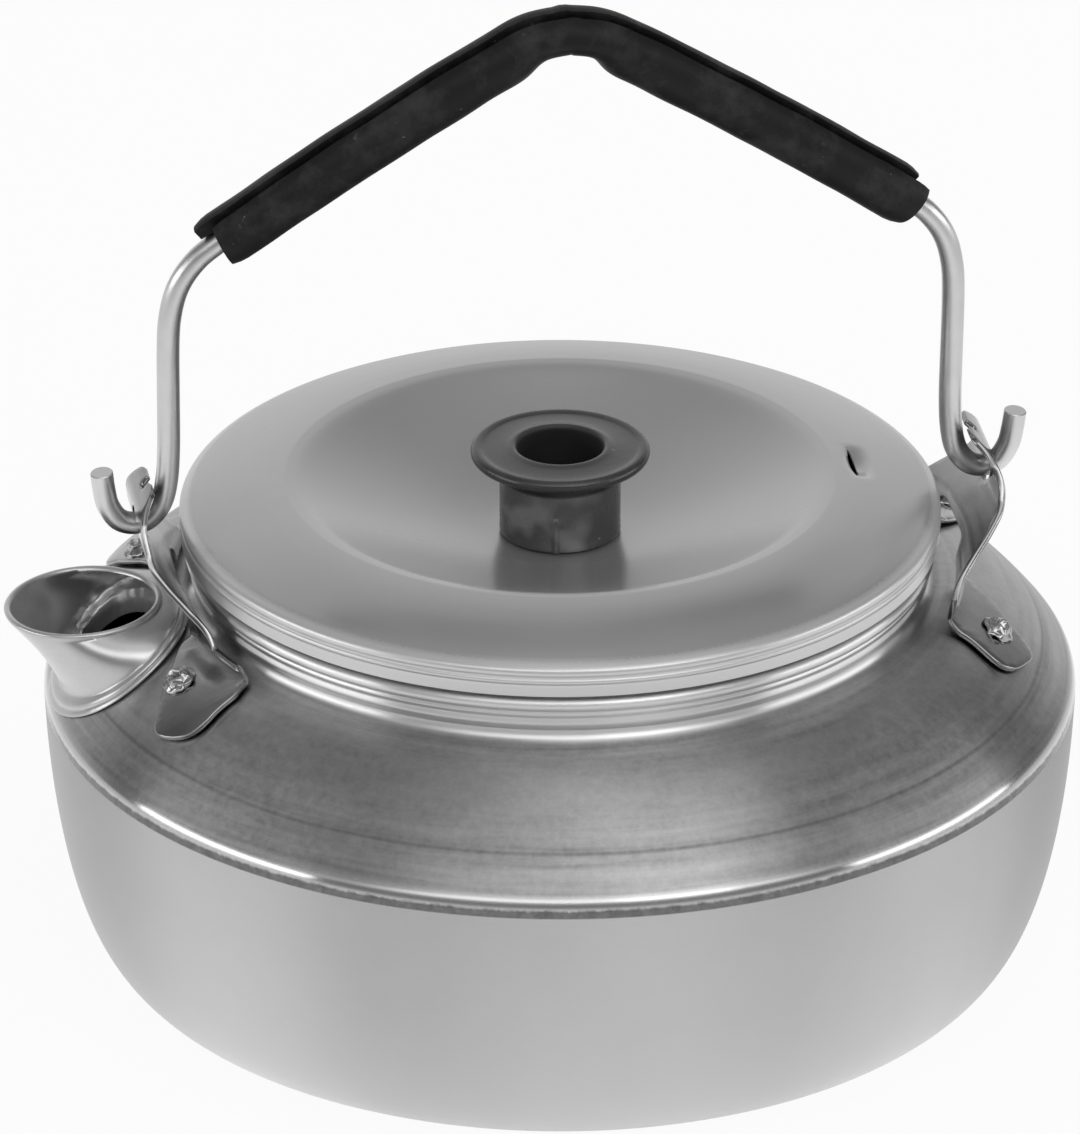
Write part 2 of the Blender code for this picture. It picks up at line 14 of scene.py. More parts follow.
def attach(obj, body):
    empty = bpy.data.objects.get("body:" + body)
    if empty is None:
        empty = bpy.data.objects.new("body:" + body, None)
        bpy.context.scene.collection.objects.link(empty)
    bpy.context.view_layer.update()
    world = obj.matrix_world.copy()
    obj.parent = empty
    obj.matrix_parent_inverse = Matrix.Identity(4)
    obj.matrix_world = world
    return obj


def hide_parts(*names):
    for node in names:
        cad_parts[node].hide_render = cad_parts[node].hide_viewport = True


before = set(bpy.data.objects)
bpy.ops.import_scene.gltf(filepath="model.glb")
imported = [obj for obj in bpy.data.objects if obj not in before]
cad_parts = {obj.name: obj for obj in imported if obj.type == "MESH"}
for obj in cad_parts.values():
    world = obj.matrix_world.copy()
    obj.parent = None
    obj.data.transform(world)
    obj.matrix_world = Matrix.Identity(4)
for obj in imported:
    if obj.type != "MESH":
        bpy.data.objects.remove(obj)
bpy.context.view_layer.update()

════════════════════

Task instructions:
Give back the data above exactly as it appears.

Solution:
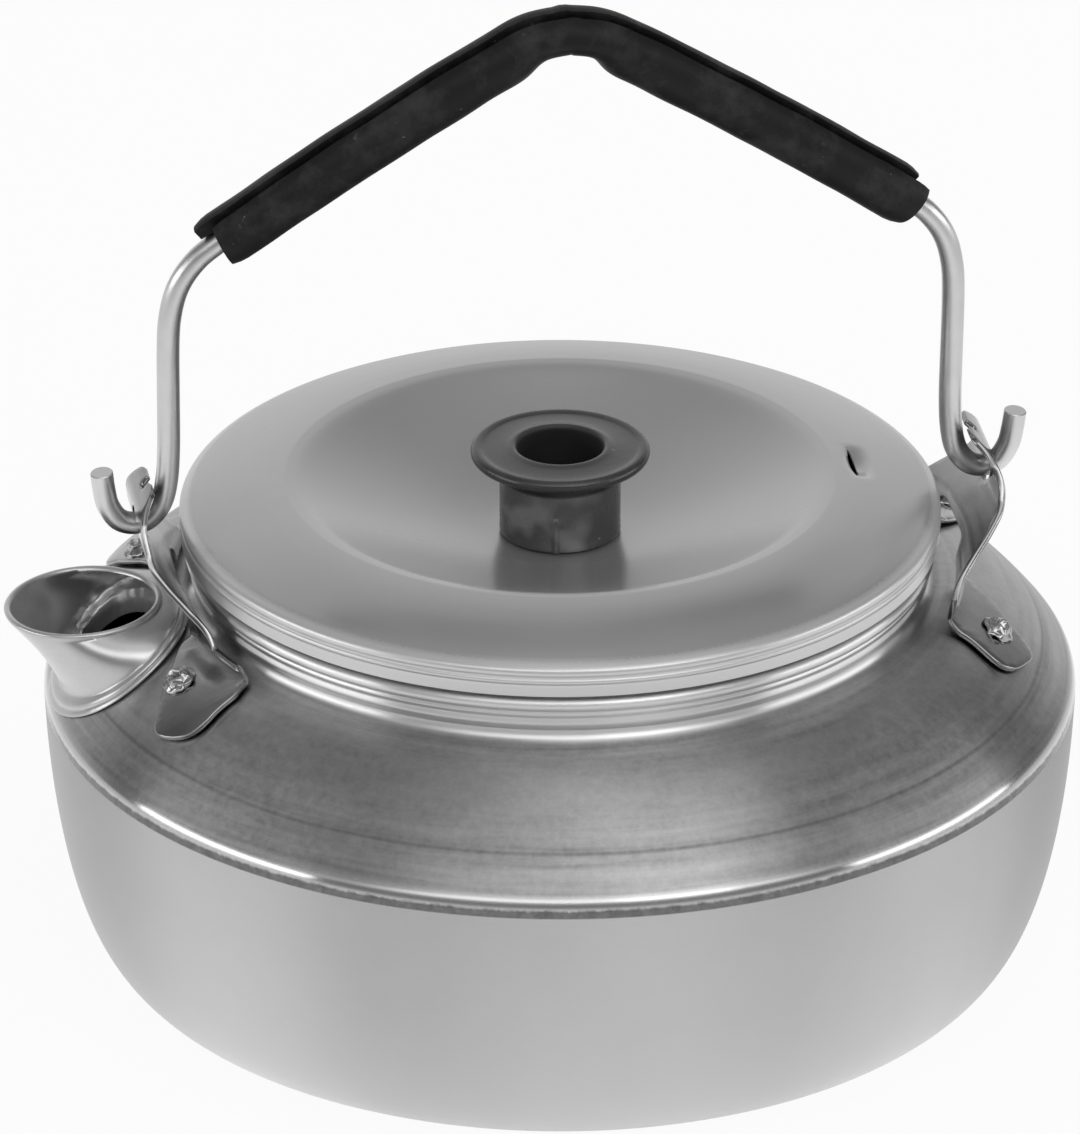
Write part 2 of the Blender code for this picture. It picks up at line 14 of scene.py. More parts follow.
def attach(obj, body):
    empty = bpy.data.objects.get("body:" + body)
    if empty is None:
        empty = bpy.data.objects.new("body:" + body, None)
        bpy.context.scene.collection.objects.link(empty)
    bpy.context.view_layer.update()
    world = obj.matrix_world.copy()
    obj.parent = empty
    obj.matrix_parent_inverse = Matrix.Identity(4)
    obj.matrix_world = world
    return obj


def hide_parts(*names):
    for node in names:
        cad_parts[node].hide_render = cad_parts[node].hide_viewport = True


before = set(bpy.data.objects)
bpy.ops.import_scene.gltf(filepath="model.glb")
imported = [obj for obj in bpy.data.objects if obj not in before]
cad_parts = {obj.name: obj for obj in imported if obj.type == "MESH"}
for obj in cad_parts.values():
    world = obj.matrix_world.copy()
    obj.parent = None
    obj.data.transform(world)
    obj.matrix_world = Matrix.Identity(4)
for obj in imported:
    if obj.type != "MESH":
        bpy.data.objects.remove(obj)
bpy.context.view_layer.update()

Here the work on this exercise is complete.